Respecting important intangibles

Gillette says Mays also had one key edge over Ruth when comparing their accomplishments: Ruth played in a segregated era and therefore didn’t compete against the best Black ballplayers. Mays was one of the players who helped integrate baseball in the 1950s, starting his career in 1951 just four years after Jackie Robinson broke the game’s disgraceful color barrier.

“Very few people try to adjust for (Ruth’s career in a segregated game),” said Gillette.

Mays also didn’t play in most of the 1953 season or any of the 1954 season while serving in the Army in Korea. In the 1955 and 1956 seasons, he hit 41 and 51 home runs, respectively, suggesting he would have totaled well over the 55 home runs in two lost seasons to overtake Ruth’s then-record 714 career home runs. It would therefore be Hank Aaron, not Mays, to be the first to eclipse Ruth as the home run leader.

“(Mays’) 660 home runs was great, but it wasn’t more than Babe,” said Gillette.
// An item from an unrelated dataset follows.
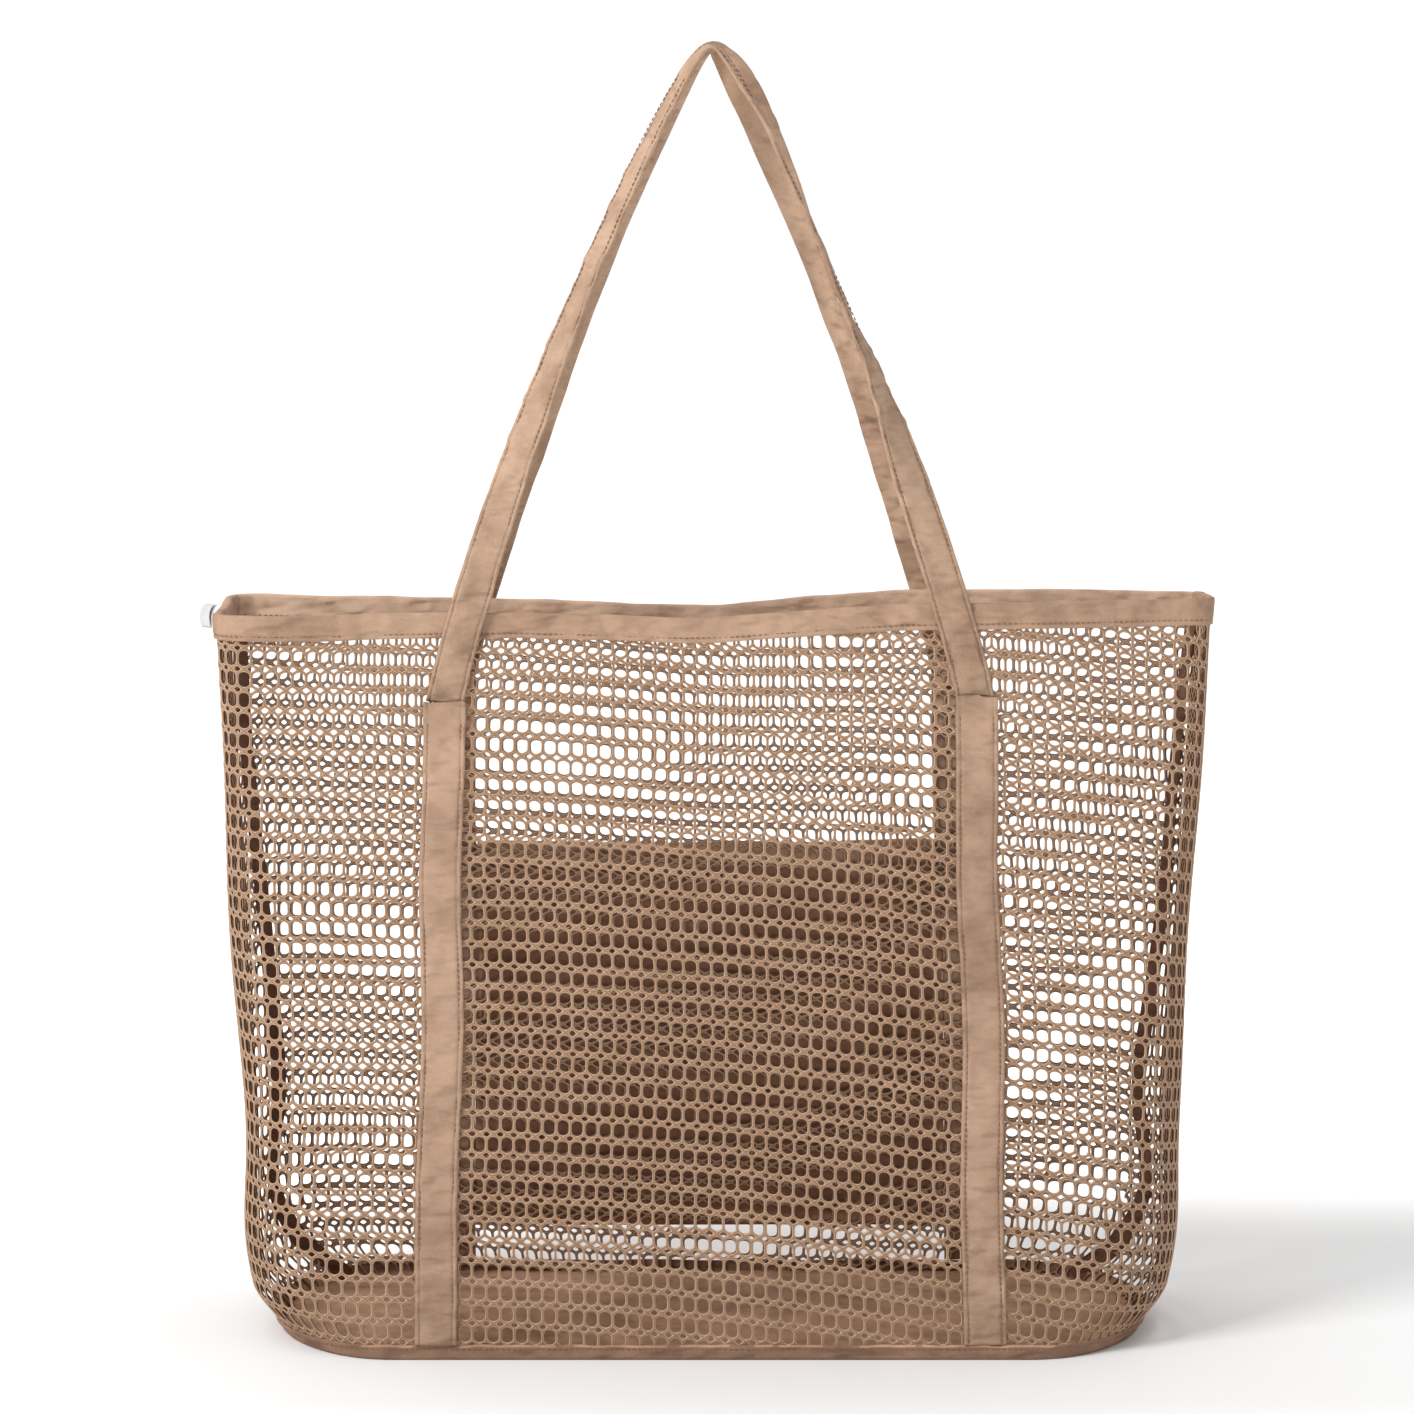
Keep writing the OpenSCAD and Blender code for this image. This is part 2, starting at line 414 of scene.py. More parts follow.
@dataclass(frozen=True)
class Woven:
    """Plain woven polyester: fine crossed threads, a soft dull sheen and slight shading along its creases."""

    name: str
    light: tuple
    dark: tuple
    pitch: float = 0.45 * MM
    relief: float = 0.05 * MM
    rough: float = 0.82
    crumple: float = 6.5 * MM

    def make(self) -> bpy.types.Material:
        """The material; the weave follows the piece's own cloth map, in metres."""
        sh = Shader(self.name)
        uv = sh.node("ShaderNodeUVMap", {"uv_map": "cloth"}).out()
        split = sh.node("ShaderNodeSeparateXYZ", {}, {0: uv})
        u, v = split.out(0), split.out(1)
        place = sh.node("ShaderNodeTexCoord").out("Object")
        turn = math.tau / self.pitch
        warp = (u * (turn / 2)).sin()
        weft = (v * (turn / 2)).sin()
        weave = (warp * weft).abs()
        slub = sh.noise(place, 900.0, 3.0, 0.6)
        patch = sh.noise(place, 60.0, 2.0, 0.5)
        cloudy = sh.noise(place, 14.0, 2.0, 0.5)
        share = patch * 0.42 + slub * 0.18 + cloudy * 0.40 + weave * 0.10
        tint = sh.mix(share.band(0.30, 0.72), self.dark, self.light)
        rough = self.rough + (slub - 0.5) * 0.12
        height = weave * 0.5 + slub * 0.5
        at = sh.node("ShaderNodeSeparateXYZ", {}, {0: place})
        stretched = {0: at.out(0) * 0.7, 1: at.out(1), 2: at.out(2) * 1.5}
        folds = sh.noise(sh.node("ShaderNodeCombineXYZ", {}, stretched).out(), 90.0, 1.5, 0.4)
        soft = sh.node("ShaderNodeBump", {}, {"Height": folds, "Distance": self.crumple, "Strength": 1.0}).out()
        sh.finish(tint, rough, height, self.relief, soft, Specular_IOR_Level=0.3)
        return sh.material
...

So Mays’ greatness was often not fully appreciated, especially by casual fans. He played most of his career on the West Coast, depriving fans in much of the country from following his success. He only played in four World Series, spread out across his 23-year career. And of course he played in the era before ESPN and highlight shows on cable and the internet, which is how many of today’s fans follow the game.

“The brilliance of Mays day-to-day in the ’50s and ‘60s is practically lost,” said Steve Hirdt, a longtime baseball statistician and historian and senior director of operations and research at Stats Perform. “They were on television, but there was no preservation of most of those broadcasts. The lack of film or video tape when he was at his peak leave current day fans with an incomplete picture of how great he was.”

Hirdt is actually one of the baseball historians who gives an edge to Ruth over Mays because of Ruth’s success as a pitcher. But he says Mays is a very close second in overall greatness. And while he never saw Ruth play, Hirdt says he cherishes the games he saw Mays play.

“Willie was the most exciting player I’ve ever seen, and there’s no one close for second,” he said.